Now, some of these luxury buildings will be basically duplicative of the surrounding neighborhoods, its true. The projects along the East River in the upper 90s leap to mind.
But a testament to the lunacy of the urge to build low-income housing was to basically use the buildings as ghettos within other neighborhoods, with precious little interaction between the surrounding blocks and the projects. This is how you can have an up-and-coming neighborhood like Red Hook surrounding the down-at-its-heels Red Hook projects and a veritable no-man’s land of useless commercial and warehouse real estate as a moat between the two.

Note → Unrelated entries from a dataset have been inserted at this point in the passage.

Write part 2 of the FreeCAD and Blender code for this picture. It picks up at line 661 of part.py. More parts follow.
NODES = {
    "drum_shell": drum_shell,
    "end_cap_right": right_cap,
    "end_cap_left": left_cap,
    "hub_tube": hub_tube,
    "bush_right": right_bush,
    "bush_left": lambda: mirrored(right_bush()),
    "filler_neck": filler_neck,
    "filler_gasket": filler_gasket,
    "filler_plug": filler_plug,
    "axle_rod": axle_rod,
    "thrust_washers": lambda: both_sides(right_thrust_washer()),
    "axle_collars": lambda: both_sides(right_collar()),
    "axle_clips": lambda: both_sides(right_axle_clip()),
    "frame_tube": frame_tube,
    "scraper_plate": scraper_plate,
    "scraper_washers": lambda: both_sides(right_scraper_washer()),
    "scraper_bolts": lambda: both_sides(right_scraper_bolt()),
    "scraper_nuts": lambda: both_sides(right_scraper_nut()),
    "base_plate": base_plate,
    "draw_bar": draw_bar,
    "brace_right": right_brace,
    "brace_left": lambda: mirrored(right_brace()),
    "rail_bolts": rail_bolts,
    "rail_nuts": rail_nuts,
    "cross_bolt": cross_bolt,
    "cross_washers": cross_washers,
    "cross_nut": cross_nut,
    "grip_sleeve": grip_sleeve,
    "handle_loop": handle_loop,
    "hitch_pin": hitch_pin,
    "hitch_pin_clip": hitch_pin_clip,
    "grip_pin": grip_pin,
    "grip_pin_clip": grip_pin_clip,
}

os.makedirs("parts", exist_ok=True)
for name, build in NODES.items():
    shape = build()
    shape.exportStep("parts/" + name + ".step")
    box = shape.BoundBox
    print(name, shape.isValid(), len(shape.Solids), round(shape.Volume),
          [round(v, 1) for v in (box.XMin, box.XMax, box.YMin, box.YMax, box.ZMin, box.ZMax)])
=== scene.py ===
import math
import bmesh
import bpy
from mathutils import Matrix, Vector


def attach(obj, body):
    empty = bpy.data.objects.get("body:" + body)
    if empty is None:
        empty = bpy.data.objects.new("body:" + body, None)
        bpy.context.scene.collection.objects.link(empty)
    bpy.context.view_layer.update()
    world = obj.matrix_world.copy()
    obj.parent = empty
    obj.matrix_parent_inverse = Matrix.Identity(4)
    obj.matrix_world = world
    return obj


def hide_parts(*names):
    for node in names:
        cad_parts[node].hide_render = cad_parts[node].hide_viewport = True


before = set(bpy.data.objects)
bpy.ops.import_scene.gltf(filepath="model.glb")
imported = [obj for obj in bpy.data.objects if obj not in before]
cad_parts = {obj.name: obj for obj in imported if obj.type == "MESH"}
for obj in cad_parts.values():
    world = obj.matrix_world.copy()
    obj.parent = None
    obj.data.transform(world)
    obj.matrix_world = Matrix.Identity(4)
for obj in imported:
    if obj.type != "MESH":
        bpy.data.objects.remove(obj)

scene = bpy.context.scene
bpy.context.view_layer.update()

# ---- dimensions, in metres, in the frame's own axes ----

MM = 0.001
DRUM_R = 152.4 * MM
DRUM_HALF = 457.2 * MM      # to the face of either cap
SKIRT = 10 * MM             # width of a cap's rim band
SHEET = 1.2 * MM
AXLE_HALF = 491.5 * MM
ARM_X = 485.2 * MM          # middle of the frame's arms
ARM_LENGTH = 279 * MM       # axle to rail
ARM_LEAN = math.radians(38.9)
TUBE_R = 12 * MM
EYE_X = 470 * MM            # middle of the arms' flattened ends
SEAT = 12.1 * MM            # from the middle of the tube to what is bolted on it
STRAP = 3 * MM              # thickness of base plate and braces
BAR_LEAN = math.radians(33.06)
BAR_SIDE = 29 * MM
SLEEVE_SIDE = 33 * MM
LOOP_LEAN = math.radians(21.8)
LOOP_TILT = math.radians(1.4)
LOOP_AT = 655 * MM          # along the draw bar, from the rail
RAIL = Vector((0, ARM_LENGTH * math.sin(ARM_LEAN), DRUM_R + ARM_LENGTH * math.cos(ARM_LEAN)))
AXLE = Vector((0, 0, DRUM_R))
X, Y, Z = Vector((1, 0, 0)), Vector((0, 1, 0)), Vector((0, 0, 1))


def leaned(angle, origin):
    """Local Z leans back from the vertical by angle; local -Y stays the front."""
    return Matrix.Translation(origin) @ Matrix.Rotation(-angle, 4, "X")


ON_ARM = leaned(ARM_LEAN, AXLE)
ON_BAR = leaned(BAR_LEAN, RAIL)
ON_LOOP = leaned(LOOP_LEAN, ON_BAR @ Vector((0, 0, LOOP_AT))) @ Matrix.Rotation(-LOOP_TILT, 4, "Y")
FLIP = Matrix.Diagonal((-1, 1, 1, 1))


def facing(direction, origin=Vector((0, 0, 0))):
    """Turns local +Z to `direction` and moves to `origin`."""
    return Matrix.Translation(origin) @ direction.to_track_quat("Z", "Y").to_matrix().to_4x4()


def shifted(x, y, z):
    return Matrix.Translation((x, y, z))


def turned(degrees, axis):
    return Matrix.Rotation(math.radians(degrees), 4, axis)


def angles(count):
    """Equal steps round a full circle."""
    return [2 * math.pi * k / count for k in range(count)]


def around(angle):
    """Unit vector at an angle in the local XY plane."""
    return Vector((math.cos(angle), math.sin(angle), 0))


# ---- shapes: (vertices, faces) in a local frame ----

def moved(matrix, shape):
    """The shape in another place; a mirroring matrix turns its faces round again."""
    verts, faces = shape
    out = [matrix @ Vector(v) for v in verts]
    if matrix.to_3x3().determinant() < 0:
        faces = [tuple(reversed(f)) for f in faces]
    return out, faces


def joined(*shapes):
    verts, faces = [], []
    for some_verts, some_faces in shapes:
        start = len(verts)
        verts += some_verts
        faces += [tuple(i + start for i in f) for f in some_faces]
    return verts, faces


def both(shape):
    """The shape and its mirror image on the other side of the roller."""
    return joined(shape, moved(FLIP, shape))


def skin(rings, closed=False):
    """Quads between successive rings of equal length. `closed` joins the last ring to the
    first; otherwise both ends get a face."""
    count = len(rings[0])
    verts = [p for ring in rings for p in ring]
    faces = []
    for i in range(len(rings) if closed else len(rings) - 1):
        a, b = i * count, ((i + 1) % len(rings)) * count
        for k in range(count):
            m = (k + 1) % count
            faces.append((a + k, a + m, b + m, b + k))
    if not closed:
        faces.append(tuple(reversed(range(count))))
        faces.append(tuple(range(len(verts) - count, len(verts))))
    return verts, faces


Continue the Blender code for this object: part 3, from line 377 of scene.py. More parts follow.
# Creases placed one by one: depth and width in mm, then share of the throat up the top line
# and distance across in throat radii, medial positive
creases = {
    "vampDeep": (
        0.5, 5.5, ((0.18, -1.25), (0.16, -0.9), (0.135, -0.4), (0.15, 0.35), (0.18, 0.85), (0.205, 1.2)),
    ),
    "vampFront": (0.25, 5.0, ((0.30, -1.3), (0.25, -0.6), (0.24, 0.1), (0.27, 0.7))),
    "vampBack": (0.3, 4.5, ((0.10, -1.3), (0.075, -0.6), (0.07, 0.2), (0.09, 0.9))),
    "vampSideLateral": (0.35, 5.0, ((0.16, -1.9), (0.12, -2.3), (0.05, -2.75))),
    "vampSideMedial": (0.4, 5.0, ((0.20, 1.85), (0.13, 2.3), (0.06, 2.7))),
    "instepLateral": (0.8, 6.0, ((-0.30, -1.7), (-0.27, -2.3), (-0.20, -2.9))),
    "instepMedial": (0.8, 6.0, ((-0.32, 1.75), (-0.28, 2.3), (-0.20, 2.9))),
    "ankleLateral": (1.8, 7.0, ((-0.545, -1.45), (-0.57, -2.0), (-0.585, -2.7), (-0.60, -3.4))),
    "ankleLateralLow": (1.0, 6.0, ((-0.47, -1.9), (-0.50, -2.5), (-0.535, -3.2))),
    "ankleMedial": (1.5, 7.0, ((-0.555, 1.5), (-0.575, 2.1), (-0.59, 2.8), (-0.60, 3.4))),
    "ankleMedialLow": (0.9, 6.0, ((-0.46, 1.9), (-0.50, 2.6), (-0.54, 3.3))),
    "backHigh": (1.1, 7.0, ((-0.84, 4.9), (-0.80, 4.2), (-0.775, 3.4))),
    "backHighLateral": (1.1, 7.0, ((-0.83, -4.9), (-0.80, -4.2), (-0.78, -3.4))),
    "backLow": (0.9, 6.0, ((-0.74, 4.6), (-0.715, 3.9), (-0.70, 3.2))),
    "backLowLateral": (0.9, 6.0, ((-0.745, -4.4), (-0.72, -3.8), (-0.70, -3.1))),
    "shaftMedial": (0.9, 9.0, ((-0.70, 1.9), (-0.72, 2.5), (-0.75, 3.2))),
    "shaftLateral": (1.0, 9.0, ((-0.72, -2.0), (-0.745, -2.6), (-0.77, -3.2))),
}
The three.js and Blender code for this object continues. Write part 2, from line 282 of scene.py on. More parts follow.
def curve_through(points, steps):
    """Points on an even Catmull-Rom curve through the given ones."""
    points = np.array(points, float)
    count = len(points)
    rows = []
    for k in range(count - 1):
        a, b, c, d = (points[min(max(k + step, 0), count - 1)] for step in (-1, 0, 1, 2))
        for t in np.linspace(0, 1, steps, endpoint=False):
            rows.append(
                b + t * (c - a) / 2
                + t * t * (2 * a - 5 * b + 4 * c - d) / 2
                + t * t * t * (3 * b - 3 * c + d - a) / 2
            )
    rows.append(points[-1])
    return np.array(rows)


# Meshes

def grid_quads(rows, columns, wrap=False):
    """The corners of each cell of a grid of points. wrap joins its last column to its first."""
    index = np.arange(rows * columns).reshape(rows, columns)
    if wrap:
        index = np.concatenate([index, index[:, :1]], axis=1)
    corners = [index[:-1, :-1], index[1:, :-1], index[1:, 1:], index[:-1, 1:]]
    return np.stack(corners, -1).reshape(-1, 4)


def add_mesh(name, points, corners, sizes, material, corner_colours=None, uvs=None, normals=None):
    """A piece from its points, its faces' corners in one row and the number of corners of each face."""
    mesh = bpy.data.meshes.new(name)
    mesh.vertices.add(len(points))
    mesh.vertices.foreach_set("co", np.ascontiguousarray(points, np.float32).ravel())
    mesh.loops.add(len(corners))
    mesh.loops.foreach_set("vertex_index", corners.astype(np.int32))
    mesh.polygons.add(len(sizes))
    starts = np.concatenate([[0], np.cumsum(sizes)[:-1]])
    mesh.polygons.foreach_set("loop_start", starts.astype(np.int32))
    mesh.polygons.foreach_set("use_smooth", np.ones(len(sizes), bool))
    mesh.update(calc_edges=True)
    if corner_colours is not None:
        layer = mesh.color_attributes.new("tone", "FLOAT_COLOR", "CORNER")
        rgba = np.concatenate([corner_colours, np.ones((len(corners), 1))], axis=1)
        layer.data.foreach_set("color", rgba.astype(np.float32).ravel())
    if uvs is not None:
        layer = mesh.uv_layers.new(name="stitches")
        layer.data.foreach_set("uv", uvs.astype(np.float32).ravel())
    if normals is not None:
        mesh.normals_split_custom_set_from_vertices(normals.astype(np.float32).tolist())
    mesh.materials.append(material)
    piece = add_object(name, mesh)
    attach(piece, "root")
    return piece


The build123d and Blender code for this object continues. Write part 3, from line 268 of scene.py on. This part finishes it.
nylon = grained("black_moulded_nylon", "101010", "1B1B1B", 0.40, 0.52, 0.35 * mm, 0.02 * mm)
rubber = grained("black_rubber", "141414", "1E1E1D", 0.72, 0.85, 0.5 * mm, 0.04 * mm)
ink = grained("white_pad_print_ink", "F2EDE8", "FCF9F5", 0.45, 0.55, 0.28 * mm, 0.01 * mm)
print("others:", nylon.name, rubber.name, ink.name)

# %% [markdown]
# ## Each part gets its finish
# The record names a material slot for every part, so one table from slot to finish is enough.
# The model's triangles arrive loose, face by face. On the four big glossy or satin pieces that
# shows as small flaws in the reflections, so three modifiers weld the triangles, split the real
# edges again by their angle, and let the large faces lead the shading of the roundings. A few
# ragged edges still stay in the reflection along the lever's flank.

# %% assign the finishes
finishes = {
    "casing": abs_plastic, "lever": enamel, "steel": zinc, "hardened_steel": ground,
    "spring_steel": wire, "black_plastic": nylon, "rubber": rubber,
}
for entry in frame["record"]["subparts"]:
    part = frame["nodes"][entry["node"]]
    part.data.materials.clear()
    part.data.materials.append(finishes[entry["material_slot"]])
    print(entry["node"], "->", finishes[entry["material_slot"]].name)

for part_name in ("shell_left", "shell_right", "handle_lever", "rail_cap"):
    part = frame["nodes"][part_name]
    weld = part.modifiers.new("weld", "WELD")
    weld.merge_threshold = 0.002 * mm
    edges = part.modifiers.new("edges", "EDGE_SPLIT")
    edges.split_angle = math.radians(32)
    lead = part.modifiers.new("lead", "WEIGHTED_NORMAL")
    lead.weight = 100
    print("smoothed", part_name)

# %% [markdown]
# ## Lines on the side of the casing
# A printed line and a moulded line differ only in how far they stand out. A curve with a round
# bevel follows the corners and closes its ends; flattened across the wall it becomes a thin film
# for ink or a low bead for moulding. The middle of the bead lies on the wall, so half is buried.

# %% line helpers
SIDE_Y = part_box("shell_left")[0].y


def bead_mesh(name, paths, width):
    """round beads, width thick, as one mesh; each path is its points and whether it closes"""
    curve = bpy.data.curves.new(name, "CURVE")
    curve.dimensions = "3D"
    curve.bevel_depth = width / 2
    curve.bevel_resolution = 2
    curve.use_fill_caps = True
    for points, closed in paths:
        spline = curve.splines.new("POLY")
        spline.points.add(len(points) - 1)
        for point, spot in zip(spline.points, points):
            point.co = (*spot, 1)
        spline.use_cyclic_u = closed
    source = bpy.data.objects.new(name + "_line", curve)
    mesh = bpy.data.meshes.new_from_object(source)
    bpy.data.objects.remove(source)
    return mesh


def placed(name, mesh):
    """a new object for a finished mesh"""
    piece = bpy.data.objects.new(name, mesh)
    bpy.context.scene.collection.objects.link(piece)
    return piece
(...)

Good urban planning could easily have provided for low-income housing that was far more integrated (in all senses of the word) into the surrounding neighborhood, but it was a problem that needed a showy solution and quickly.
JL:
February 11th, 2013 at 1:55 pm
My only interaction with the NYCHA (not being from NYC) was when I was doing Sandy relief in NYC public housing for a couple of weekends. They pretty much acted like they didn’t give a shit. We had to plead with them, when they were already there by coincidence, to help us evacuate a family that was about to keel over from carbon monoxide poisoning (by which I mean, help us make sure that the poor disoriented family didn’t fall down the stairs as we carried their baby and their stuff). That was in Far Rockaway. In Coney Island, I was in a building where the fire alarms had been going off without stopping for nearly two weeks, there was no heat or running water (plus a methane buildup in the bathrooms) above the first few floors, and the residents told us that the housing people wouldn’t come in the building to fix things without a police escort.
Needless to say, I was not very impressed with them.